There are moments in Paul McCartney’s long career where he reaches beyond songcraft into something closer to meditation, and “Deep Deep Feeling” from McCartney III (2020) is one of those rare pieces. At nearly eight and a half minutes, it isn’t built for radio or chart success — it is built for immersion. It’s Paul slowing time down and asking us to sit with the intensity of emotion.
The song circles around a single truth: love, at its most powerful, is overwhelming. “Sometimes you just can’t describe the deep deep feeling…” he sings, his voice aged but resonant, carrying the weight of decades of love, loss, and memory. It isn’t a polished pop ballad — it’s a wandering journey through the spaces of the heart, where joy and ache coexist.

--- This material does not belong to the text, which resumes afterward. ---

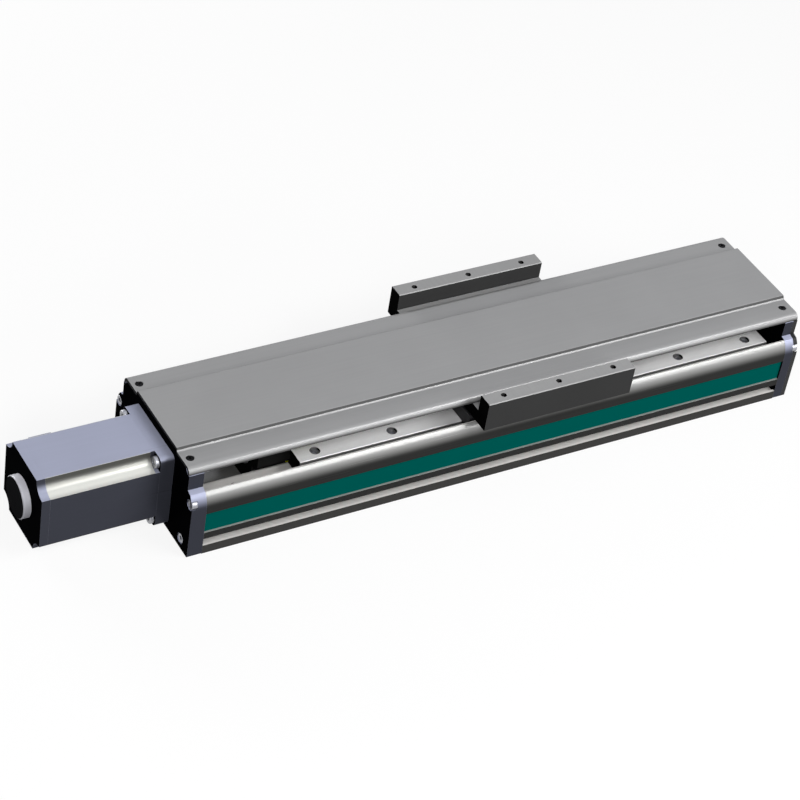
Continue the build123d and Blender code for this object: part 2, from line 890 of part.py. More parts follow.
def cover_section():
    """The cover's section: a sheet with a raised middle and rounded edges that end in a short lip."""
    inner_radius = cover_edge_radius - cover_thickness
    top = cover_side_top + cover_middle_rise
    under = cover_side_under + cover_middle_rise
    step_end = cover_step_inner + cover_step_run
    flat_end = cover_half_width - cover_edge_radius
    arc_end = cover_side_top - cover_edge_radius
    lip_inner = cover_half_width - cover_thickness
    outside = Line((0, top), (cover_step_inner, top))
    outside += step(cover_step_inner, cover_step_run, top, cover_side_top)
    outside += Line((step_end, cover_side_top), (flat_end, cover_side_top))
    outside += RadiusArc((flat_end, cover_side_top), (cover_half_width, arc_end), cover_edge_radius)
    lip = Polyline((cover_half_width, arc_end), (cover_half_width, cover_lip_end), (lip_inner, cover_lip_end),
                   (lip_inner, arc_end))
    inside = RadiusArc((lip_inner, arc_end), (flat_end, cover_side_under), -inner_radius)
    inside += Line((flat_end, cover_side_under), (step_end, cover_side_under))
    inside += step(cover_step_inner, cover_step_run, under, cover_side_under)
    inside += Line((cover_step_inner, under), (0, under))
    return whole(outside + lip + inside)


def make_cover():
    cover = prism(cover_section(), motor_plate_x, far_cap_x)
    for x, y in cover_screw_places():
        cover -= post(cover_side_under - past, cover_side_top + past, m3_clear, x, y)
        cone = Cone(m3_clear, m3[1] + clearance_play, m3[2])
        cover -= Pos(x, y, cover_side_top - m3[2] / 2) * cone
    return cover


def make_cover_screws():
    screws = []
    for x, y in cover_screw_places():
        low = cover_side_under - thread_reach
        shank = post(low, cover_side_top - m3[2], m3[0], x, y)
        screws.append(shank + Pos(x, y, cover_side_top - m3[2] / 2) * Cone(m3[0], m3[1], m3[2]))
    return fuse(screws)


def motor_screw_places():
    """The motor's four flange screws, as y and z."""
    spots = PolarLocations(motor_screw_circle_radius, 4, start_angle=45)
    return [(spot.position.X, axis_height + spot.position.Y) for spot in spots]


def square(width, x0, x1, corner):
    """A square bar on the screw axis with rounded corners."""
    return prism(Pos(0, axis_height) * RectangleRounded(width, width, corner), x0, x1)


def make_motor_flange():
    flange = square(motor_width, housing_end, motor_plate_x, motor_flange_corner)
    flange += rod(motor_plate_x, motor_plate_x + pilot_depth, pilot_radius - pilot_play)
    flange += rod(housing_end - motor_spigot, housing_end, motor_bore_radius - screw_play)
    flange -= rod(housing_end - motor_spigot - past, front_bearing_end, motor_bearing_radius + screw_play)
    flange -= rod(housing_end, motor_plate_x + pilot_depth + past, motor_shaft_radius + motor_shaft_play)
    for y, z in motor_screw_places():
        flange -= rod(housing_end - past, motor_plate_x + past, m5_clear, y, z)
    return flange


def scalloped(x0, x1):
    """The motor body's section: a square with a hollow cut along each corner."""
    body = square(motor_width, x0, x1, motor_body_corner)
    half = motor_width / 2
    for side in sides:
        for up in sides:
            body -= rod(x0 - past, x1 + past, motor_scallop_radius, side * half, axis_height + up * half)
    return body


def make_motor_housing():
    body = scalloped(housing_start, housing_end)
    body -= rod(housing_start - past, housing_end + past, motor_bore_radius)
    half = motor_width / 2
    inner = half - motor_pocket_reach
    for side in sides:
        for up in sides:
            z0 = axis_height + up * inner
            z1 = axis_height + up * (half + past)
            y0 = side * inner
            y1 = side * (half + past)
            pocket = box(housing_end - motor_pocket_length, housing_end + past, min(y0, y1), max(y0, y1),
                         min(z0, z1), max(z0, z1))
            start = housing_end - motor_pocket_length - past
            keep = rod(start, housing_end + 2 * past, motor_bore_radius + motor_bore_wall)
            body -= pocket - keep
    return body


def make_motor_rear():
    rear = scalloped(motor_rear_x, housing_start)
    rear += rod(housing_start, housing_start + motor_spigot, motor_bore_radius - screw_play)
    rear -= rod(rear_bearing_x, housing_start + motor_spigot + past, motor_bearing_radius + screw_play)
    return rear


def make_encoder_cap():
    cap = rod(motor_rear_x - encoder_depth, motor_rear_x, encoder_radius)
    return chamfer(cap.edges().filter_by(GeomType.CIRCLE).sort_by(Axis.X)[0], encoder_chamfer)


def make_motor_plug():
    """The motor's plug socket on its rear side: a block that narrows outwards."""
    centre = motor_rear_x + plug_rear_distance
    side = motor_width / 2
    outline = make_face(
        Polyline(
            (centre - plug_length / 2, side),
            (centre + plug_length / 2, side),
            (centre + plug_outer_length / 2, side + plug_reach),
            (centre - plug_outer_length / 2, side + plug_reach),
            close=True,
        )
    )
    plug = Pos(0, 0, axis_height - plug_height / 2) * extrude(outline, amount=plug_height)
    half_room = plug_outer_length / 2 - plug_wall
    half_high = plug_height / 2 - plug_wall
    room = box(centre - half_room, centre + half_room,
               side + plug_reach - plug_room_depth, side + plug_reach + past,
               axis_height - half_high, axis_height + half_high)
    return plug - room


def make_motor_screws():
    length = motor_flange_thickness + thread_reach
    return fuse([screw_along_x(m5_low, housing_end, y, z, length, 1) for y, z in motor_screw_places()])


def make_motor_shaft():
    shaft = rod(front_bearing_end, motor_shaft_end, motor_shaft_radius)
    shaft += rod(rear_bearing_x + motor_shaft_end_gap, front_bearing_end, motor_bearing_seat_radius)
    return chamfer(shaft.edges().filter_by(GeomType.CIRCLE).sort_by(Axis.X)[-1], edge_break)


def make_motor_rotor():
    centre = (housing_start + housing_end) / 2
    half = motor_rotor_length / 2
    return tube(centre - half, centre + half, motor_rotor_radius, motor_bearing_seat_radius)


def make_motor_stator():
    centre = (housing_start + housing_end) / 2
    half = motor_stator_length / 2
    return tube(centre - half, centre + half, motor_bore_radius, motor_rotor_radius + motor_air_gap)


def motor_bearing(x):
    """One sealed motor bearing, whole."""
    return tube(x, x + motor_bearing_width, motor_bearing_radius, motor_bearing_seat_radius + screw_play)


def jaws(x0, x1, phase, play):
    """One hub's jaws: they share the ring evenly with the other hub's jaws and the spider's arms."""
    reach = 2 * coupling_radius
    half_angle = radians(180 / coupling_jaw_count / 4)
    width = reach * tan(half_angle)
    sector = make_face(Polyline((0, 0), (reach, -width), (reach, width), close=True))
    ring = Circle(coupling_radius - play) - Circle(coupling_jaw_inner + play)
    parts = Sketch() + [
        Rot(0, 0, phase + number * 360 / coupling_jaw_count) * sector for number in range(coupling_jaw_count)
    ]
    return prism(Pos(0, axis_height) * (ring & parts), x0, x1)


def coupling_places():
    """Where the two hubs and the space between them begin and end."""
    first = coupling_x + coupling_hub_length
    second = first + coupling_jaw_length
    return first, second, second + coupling_hub_length


def make_coupling_hub(shaft_radius, x0, x1, jaw_x0, jaw_x1, phase):
    hub = rod(x0, x1, coupling_radius)
    hub += jaws(jaw_x0, jaw_x1, phase, 0.0)
    hub -= rod(min(x0, jaw_x0) - past, max(x1, jaw_x1) + past, shaft_radius + screw_play)
    middle = (x0 + x1) / 2
    hub -= post(axis_height + shaft_radius, axis_height + coupling_radius + past, m4_tapped, middle, 0)
    return hub


def make_spider():
    first, second, _ = coupling_places()
    x0 = first + coupling_play
    x1 = second - coupling_play
    step_angle = 180 / coupling_jaw_count
    spider = tube(x0, x1, coupling_jaw_inner - coupling_play, coupling_jaw_inner - spider_ring_depth)
    reach = 2 * coupling_radius
    half_angle = radians(step_angle / 4)
    width = reach * tan(half_angle) - coupling_play
    arm = make_face(Polyline((0, 0), (reach, -width), (reach, width), close=True))
    ring = Circle(coupling_radius - spider_rim_gap) - Circle(coupling_jaw_inner - spider_arm_overlap)
    turns = [(number + 1 / 2) * step_angle for number in range(2 * coupling_jaw_count)]
    arms = Sketch() + [Rot(0, 0, turn) * arm for turn in turns]
    return spider + prism(Pos(0, axis_height) * (ring & arms), x0, x1)


def make_coupling_screws():
    first, second, last = coupling_places()
    screws = []
    for x0, x1, radius in ((coupling_x, first, motor_shaft_radius), (second, last, tip_radius)):
        low = axis_height + radius + set_screw_gap
        screws.append(post(low, axis_height + coupling_radius - set_screw_sink, m4[0], (x0 + x1) / 2, 0))
    return fuse(screws)


def make_parts():
    """Every node of the module, by name."""
    first, second, last = coupling_places()
    fixed_outer, fixed_inner = ring_radii(fixed_bearing_radius, journal_radius)
    far_outer, far_inner = ring_radii(far_bearing_radius, far_journal_radius)
    parts = {
        "base_extrusion": make_base(),
        "motor_end_plate": make_motor_plate(),
        "far_end_plate": make_far_plate(),
        "far_end_cap": make_far_cap(),
        "end_plate_screws": make_plate_screws(),
        "rail_screws": make_rail_screws(),
        "bearing_block_screws": make_block_screws(),
        "fixed_bearing_block": make_fixed_block(),
        "fixed_bearing_outer_rings": bearing_ring(
            fixed_bearing_x, bearing_width, 2, fixed_bearing_radius, fixed_outer
        ),
        "fixed_bearing_balls": bearing_ring(
            fixed_bearing_x, bearing_width, 2, fixed_outer - cage_play, fixed_inner + cage_play
        ),
        "fixed_bearing_inner_rings": bearing_ring(
            fixed_bearing_x, bearing_width, 2, fixed_inner, journal_radius + screw_play
        ),
        "bearing_retaining_ring": tube(
            fixed_block_x + retaining_ring_sink, fixed_bearing_x, fixed_bearing_radius,
            retaining_ring_inner
        ),
        "bearing_lock_nut": tube(
            fixed_bearing_x - lock_nut_length, fixed_bearing_x, lock_nut_radius, journal_radius + screw_play
        ),
        "far_bearing_block": make_far_block(),
        "far_bearing_outer_ring": tube(far_bearing_x, far_bearing_end, far_bearing_radius, far_outer),
        "far_bearing_balls": tube(
            far_bearing_x, far_bearing_end, far_outer - cage_play, far_inner + cage_play
        ),
        "far_bearing_inner_ring": tube(
            far_bearing_x, far_bearing_end, far_inner, far_journal_radius + screw_play
        ),
        "far_bearing_circlip": tube(
            far_bearing_end,
            far_bearing_end + circlip_width,
            far_journal_radius + circlip_rise,
            far_journal_radius + screw_play,
        ),
        "fixed_buffer": make_fixed_buffer(),
        "far_buffer": make_far_buffer(),
        "far_buffer_washer": make_buffer_washer(),
        "buffer_screws": make_buffer_screws(),
        "motor_flange": make_motor_flange(),
        "motor_housing": make_motor_housing(),
        "motor_rear_cover": make_motor_rear(),
        "motor_encoder_cap": make_encoder_cap(),
        "motor_plug": make_motor_plug(),
        "motor_screws": make_motor_screws(),
        "motor_stator": make_motor_stator(),
        "motor_front_bearing": motor_bearing(front_bearing_x),
        "motor_rear_bearing": motor_bearing(rear_bearing_x),
        "motor_shaft": make_motor_shaft(),
        "motor_rotor": make_motor_rotor(),
        "coupling_motor_hub": make_coupling_hub(motor_shaft_radius, coupling_x, first, first, second, 0.0),
        "coupling_spider": make_spider(),
        "coupling_screw_hub": make_coupling_hub(
            tip_radius, second, last, first, second, 180 / coupling_jaw_count
        ),
        "coupling_screws": make_coupling_screws(),
        "ball_screw": make_ball_screw(),
        "ball_nut": make_ball_nut(),
        "nut_screws": make_nut_screws(),
        "nut_bracket": make_nut_bracket(),
        "nut_bracket_screws": make_bracket_screws(),
        "carriage_plate": make_carriage_plate(),
        "carriage_screws": make_carriage_screws(),
        "slider_end_caps": make_block_caps(),
        "cover": make_cover(),
        "cover_screws": make_cover_screws(),
    }
    for side in sides:
        parts[f"side_strip_{side_names[side]}"] = make_strip(side)
        parts[f"rail_{side_names[side]}"] = make_rail(side)
    for name, x, side in block_places():
        parts[f"slider_block_{name}"] = make_block(x, side)
    return parts


os.makedirs("parts", exist_ok=True)
for node, shape in make_parts().items():
    export_step(shape, f"parts/{node}.step")
    print(node, round(shape.volume / 1000, 2), "cm3")
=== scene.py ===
# %% [markdown]
# # A covered ball screw linear actuator
# The module has a drawn aluminium base with two rails on it, a carriage that a ball screw pulls along them,
# a servo motor at one end and a sheet cover on top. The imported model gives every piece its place.
# This file gives each piece its finish, and makes again the pieces whose detail the plain model leaves out:
# the screws with their hexagon sockets, the ball screw with its helical groove, and the balls of its bearings.

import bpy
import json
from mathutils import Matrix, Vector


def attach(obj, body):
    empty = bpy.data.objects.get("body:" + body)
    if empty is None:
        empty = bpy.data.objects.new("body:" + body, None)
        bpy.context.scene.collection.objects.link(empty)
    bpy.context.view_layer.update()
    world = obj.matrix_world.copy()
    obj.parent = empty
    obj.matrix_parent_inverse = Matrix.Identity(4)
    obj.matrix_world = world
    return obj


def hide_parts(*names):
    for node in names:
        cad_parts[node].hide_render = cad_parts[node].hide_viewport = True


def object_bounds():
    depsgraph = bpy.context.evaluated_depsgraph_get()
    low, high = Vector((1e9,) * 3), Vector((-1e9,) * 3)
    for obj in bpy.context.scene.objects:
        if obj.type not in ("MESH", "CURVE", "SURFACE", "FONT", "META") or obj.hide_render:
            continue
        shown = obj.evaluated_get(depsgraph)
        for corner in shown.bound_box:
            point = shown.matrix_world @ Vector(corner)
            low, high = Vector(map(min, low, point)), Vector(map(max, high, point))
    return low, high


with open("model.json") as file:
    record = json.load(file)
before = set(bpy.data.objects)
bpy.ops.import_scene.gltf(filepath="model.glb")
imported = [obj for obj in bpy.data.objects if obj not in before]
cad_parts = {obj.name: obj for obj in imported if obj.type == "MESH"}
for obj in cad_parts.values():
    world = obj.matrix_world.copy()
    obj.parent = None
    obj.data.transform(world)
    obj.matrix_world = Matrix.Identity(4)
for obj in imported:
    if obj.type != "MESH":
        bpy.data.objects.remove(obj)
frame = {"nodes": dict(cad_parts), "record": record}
nodes = frame["nodes"]
cad_box = [list(corner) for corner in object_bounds()]
print("pieces in the frame:", len(nodes), "box:", [[round(value, 4) for value in corner] for corner in cad_box])

# %% [markdown]
# Blender works in metres and the drawings of a machine are in millimetres, so one factor turns one into the other.
# Shapes are whole numpy arrays, and angles are in radians.

# %% Tools
import json
from math import cos, pi, radians, sin

import bmesh
import bpy
import numpy as np
from mathutils import Matrix, Vector

mm = 0.001
scene = bpy.context.scene
print("metres in a millimetre:", mm)

# %% [markdown]
# ## The camera
# The photograph looks down on the module from its front left, through a long lens that keeps the long edges
# almost parallel. A camera is three directions and a place. The azimuth and the elevation say where it stands,
# and the roll turns the picture, because the module climbs to the right in it.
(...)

Musically, the track is layered and hypnotic. Gentle piano chords repeat like a mantra, while subtle shifts in rhythm, synth textures, and guitar flourishes keep the song in motion without ever rushing. The repetition mirrors the lyric — that love, when it’s real, is something you return to again and again, always finding it as mysterious as before.
What makes “Deep Deep Feeling” extraordinary is its vulnerability. McCartney doesn’t try to pin down the emotion with clever imagery or ornate storytelling. Instead, he admits its elusiveness — that some feelings can’t be fully explained, only felt. It’s a humility that only an artist of his experience could embrace: after decades of writing some of the most beloved love songs in history, here he is, still admitting that love is beyond words.
His vocal performance is central to the song’s intimacy. There are moments where his voice is fragile, almost breaking, and others where it steadies into quiet strength. That contrast gives the song its humanity: it isn’t perfect, but it is true.
“Deep Deep Feeling” is not about spectacle; it’s about honesty. It shows Paul McCartney, in his late seventies, still searching, still marveling at the mysteries of love. And in that search, he offers us something profound — a reminder that the deepest emotions are not meant to be solved, but lived.
In the end, the song lingers like a long exhale — a piece less to be analyzed than to be experienced, a meditation on love that feels as infinite as the feeling itself.